# NJ Laws



## gruf (Nov 29, 2010)

So I started shooting a recurve bow while in school in PA. Just target shooting but it was something I enjoyed doing. Up at school I just found an empty feild where noone was and set up a target with some friends and never had an issue. Now I am back in New Jersey, living in an apartment with no backyard, but I still want to shoot.

My question is what are the laws in NJ about where I can shoot. Do I have to go to a range or is there another option. And while I am posting this question, anyone who have run into any leagal issues in NJ with their bow for reasons I might not think of please share your experience. 
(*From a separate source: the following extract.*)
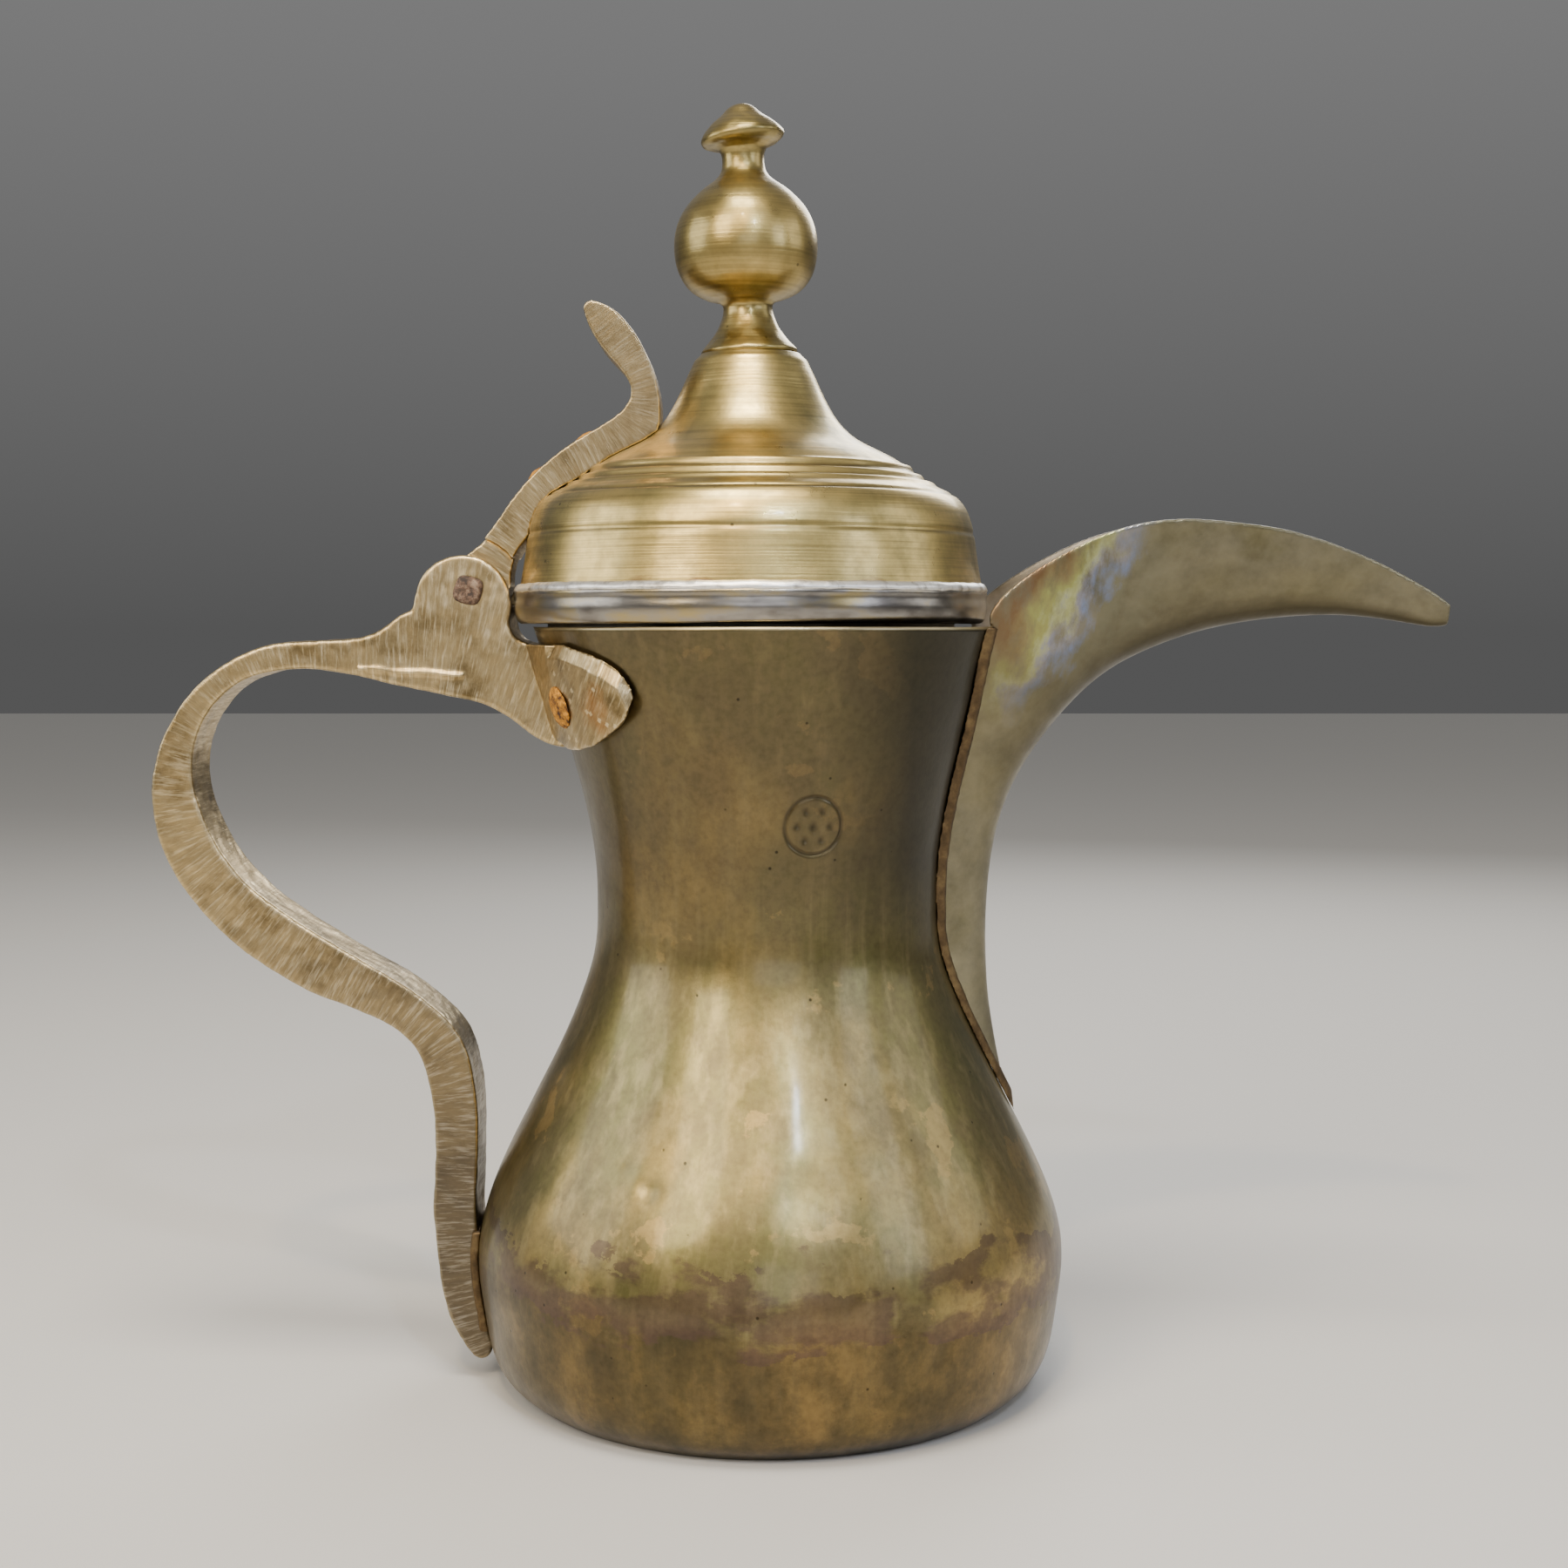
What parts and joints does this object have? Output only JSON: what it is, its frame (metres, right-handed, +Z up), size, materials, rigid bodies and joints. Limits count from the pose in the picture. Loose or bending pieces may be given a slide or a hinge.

P.S. I have been taking my jeep back to Wharton State Forest, and there are certain areas that I have plenty of room to set up a target at have noone around. Hunting is allowed there, but I don't have a hunting liscence. Do you think I am allowed to shoot there. 

Thanks for your info.


----------



## capemaybowman (Aug 13, 2008)

gruf said:


> So I started shooting a recurve bow while in school in PA. Just target shooting but it was something I enjoyed doing. Up at school I just found an empty feild where noone was and set up a target with some friends and never had an issue. Now I am back in New Jersey, living in an apartment with no backyard, but I still want to shoot.
> 
> My question is what are the laws in NJ about where I can shoot. Do I have to go to a range or is there another option. And while I am posting this question, anyone who have run into any leagal issues in NJ with their bow for reasons I might not think of please share your experience.
> 
> ...


Hope this helps.


----------



## 09feathers (Dec 4, 2010)

Being in northern new jersey myself I often wonder the same thing myself if I get a direct info or any real answer I'll post it or reply back


----------